Not including the remaining two routes listed as being under three miles - one of which clearly hasn't made the cut - so far the average distance is 2.46 miles and the average route number (excluding lettered prefix/suffix!) is 214.
Well, averaging distance gives an interesting answer. But route numbers? Still, it's a free country, as they say.

Forty minutes must be quite an unusual frequency, I am not aware of any other instances.
The "Abbey Flyer" train service between Watford and St Albans runs at a 45 minute frequency. The Isle of Wight trains run on a 20/40 minute frequency.

In the city I grew up in, many bus routes ran on a 25 minute frequency!

Frequencies of 24 or 40 minutes would repeat every 2 hours, so the timetable could be fairly easily memorised. Whereas 25 or 45 would not.
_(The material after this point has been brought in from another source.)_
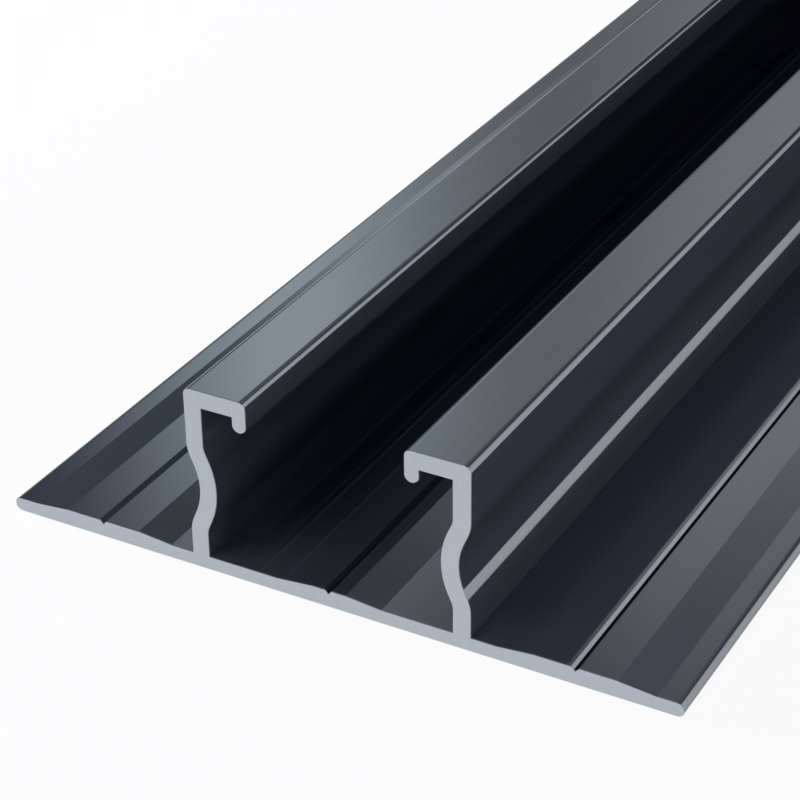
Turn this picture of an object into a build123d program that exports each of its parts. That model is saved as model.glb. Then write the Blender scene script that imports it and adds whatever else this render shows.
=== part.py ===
from build123d import *
from math import radians, sqrt, tan
import os

# A sawn length of extruded aluminium rail for mounting solar panels: a wide base plate with
# an open channel on it. Lengths are in millimetres and angles in degrees.
# X runs across the rail, Y along it and Z up. The origin lies on the flat underside, at the
# middle of the rail's width and length. Both halves of the section are alike.

rail_length = 400

# Base plate, with raised pads along the lines where screws go through
base_width = 100
plate_thickness = 2.1
pad_thickness = 2.6
side_pad_width = 11.6
centre_pad_width = 5.2
ramp_width = 5.3
screw_line_from_edge = 14.7
groove_depth = 0.55

# Webs, which stand upright and are drawn in to a waist between two bends
channel_width = 41.6
rail_height = 27.5
web_thickness = 2.6
lower_bend_height = 6.4
upper_bend_height = 18.5
bend_angle = 23.2
bend_radius = 4
waist_radius = 10.3

# Hooks along the channel's mouth, each with a lip that turns down into the channel
hook_thickness = 2.6
mouth_width = 22.9
lip_thickness = 2.1
lip_drop = 4.7
corner_radius = 1


def strip(left, bottom, right, top):
    """Rectangle of the section between two corners."""
    return Pos(left, bottom) * Rectangle(right - left, top - bottom, align=Align.MIN)


def round_tip(x, y, thickness):
    """Full round that closes the free edge of a wall."""
    return Pos(x, y) * Circle(thickness / 2)


def pad(centre, width):
    """Thicker stretch of the base plate, with a long shallow ramp on each side."""
    top = width / 2
    foot = top + ramp_width
    return Polygon(
        (centre - foot, 0),
        (centre + foot, 0),
        (centre + foot, plate_thickness),
        (centre + top, pad_thickness),
        (centre - top, pad_thickness),
        (centre - foot, plate_thickness),
        align=None,
    )


def screw_groove(centre):
    """Right-angled V in a pad's top face that starts a drill on the screw line."""
    side = groove_depth * sqrt(2)
    return Pos(centre, pad_thickness) * Rot(0, 0, 45) * Rectangle(side, side)


def base():
    """Flat base plate with rounded long edges, three pads and their grooves."""
    tip = base_width / 2 - plate_thickness / 2
    screw_line = base_width / 2 - screw_line_from_edge
    plate = strip(-tip, 0, tip, plate_thickness)
    for x in (-tip, tip):
        plate += round_tip(x, plate_thickness / 2, plate_thickness)
    for x in (-screw_line, screw_line):
        plate += pad(x, side_pad_width)
    plate += pad(0, centre_pad_width)
    for x in (-screw_line, 0, screw_line):
        plate -= screw_groove(x)
    return plate


def web():
    """Wall of even thickness along a centre line that bends in to the waist and out again."""
    upright = channel_width / 2 - web_thickness / 2
    waist_height = (lower_bend_height + upper_bend_height) / 2
    waist_depth = (waist_height - lower_bend_height) * tan(radians(bend_angle))
    centre_line = FilletPolyline(
        (upright, plate_thickness / 2),
        (upright, lower_bend_height),
        (upright - waist_depth, waist_height),
        (upright, upper_bend_height),
        (upright, rail_height - hook_thickness / 2),
        radius=(bend_radius, waist_radius, bend_radius),
    )
    return trace(centre_line, web_thickness)


def hook():
    """Ledge from the web's outer face to the mouth, with the lip that hangs from its edge."""
    mouth_face = mouth_width / 2
    lip_bottom = rail_height - lip_drop
    tip_height = lip_bottom + lip_thickness / 2
    ledge = strip(mouth_face, rail_height - hook_thickness, channel_width / 2, rail_height)
    lip = strip(mouth_face, tip_height, mouth_face + lip_thickness, rail_height - hook_thickness / 2)
    lip += round_tip(mouth_face + lip_thickness / 2, tip_height, lip_thickness)
    return ledge + lip


def section():
    """Whole cross section, with the four outer corners of the hooks rounded."""
    wall = web() + hook()
    outline = base() + wall + mirror(wall, about=Plane.YZ)
    top_corners = outline.vertices().group_by(Axis.Y)[-1]
    return fillet(top_corners, corner_radius)


mounting_rail = extrude(Plane.XZ * section(), amount=rail_length / 2, both=True)

os.makedirs("parts", exist_ok=True)
export_step(mounting_rail, "parts/mounting_rail.step")
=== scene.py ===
import bmesh
import bpy
from math import atan2, cos, radians, sin, tan
from mathutils import Matrix, Vector


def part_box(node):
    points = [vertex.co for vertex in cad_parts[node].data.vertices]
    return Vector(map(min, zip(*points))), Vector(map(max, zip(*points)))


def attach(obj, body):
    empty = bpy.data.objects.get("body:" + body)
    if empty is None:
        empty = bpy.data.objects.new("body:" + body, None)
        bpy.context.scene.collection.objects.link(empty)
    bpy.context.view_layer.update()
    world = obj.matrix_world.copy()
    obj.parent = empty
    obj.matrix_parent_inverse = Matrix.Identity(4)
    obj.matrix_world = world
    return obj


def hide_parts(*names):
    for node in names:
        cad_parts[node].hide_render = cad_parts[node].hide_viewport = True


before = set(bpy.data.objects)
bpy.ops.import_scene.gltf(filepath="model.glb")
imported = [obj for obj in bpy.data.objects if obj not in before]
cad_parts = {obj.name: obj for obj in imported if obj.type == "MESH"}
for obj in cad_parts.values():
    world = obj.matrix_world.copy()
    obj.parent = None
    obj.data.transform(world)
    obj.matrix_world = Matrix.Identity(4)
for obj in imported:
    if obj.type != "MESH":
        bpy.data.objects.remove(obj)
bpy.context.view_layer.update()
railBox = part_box("mounting_rail")
print("frame loaded")


# camera, at the photograph's viewing angle and distance

cameraSetup = dict(
    azimuth=29.23,  # degrees, seen from the right of the near end
    elevation=30.58,
    roll=-0.77,
    distance=0.2975,  # from the aim point
    aim=(0.01107, 0.03428),  # across and up, in the plane of the near end
    lens=110.67,
    sensorWidth=36,
    clip=(0.01, 50),
)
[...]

The 327 bus route is operated by Sullivan Buses.
Luxury ! I live 4.5 miles from a city centre. The bus stop is a difficult 1 mile walk away. The bus goes on Wednesday morning and comes back next Wednesday.
A 40 minute frequency repeats every 2 hours, a 45 minute frequency every 3 hours and a 25 minute frequency every 5 hours. Whether any of those are easily memorised is subjective.
If you are going to (though not from) the Elsinge estate by train and bus you have to go to Waltham Cross in Hertfordshire. Is there anywhere else in London like that?
Back in 2011, DG found a London bus route with a 35 minute frequency.
I had expecting this to be the shortest route, and have no idea what the actual one might be....
@Sprout Eater
If you mean a direct bus from a reasonably close station, I can find two other examples - the Brocket Way area of northern Hainault (buses 362 or 462 from Grange Hill, in Essex), and Moorhall Road in southern Harefield (bus 331 from Denham in Bucks).

In all these cases, as in your example, a journey entirely within London to or from these places is possible by using more than one bus.
I can't help picturing Timbo spasming with excitement as the big reveal approaches.
Nice, you managed to sneak bus stop “M” in there
The second picture appears to show the bus to be narrower and/or taller then the first picture. Perhaps it breathes in to get through narrow gaps?
By coincidence, the very next day after DG reported on this route, Geofftech put up a youtube video about a service with a 40 minute frequency.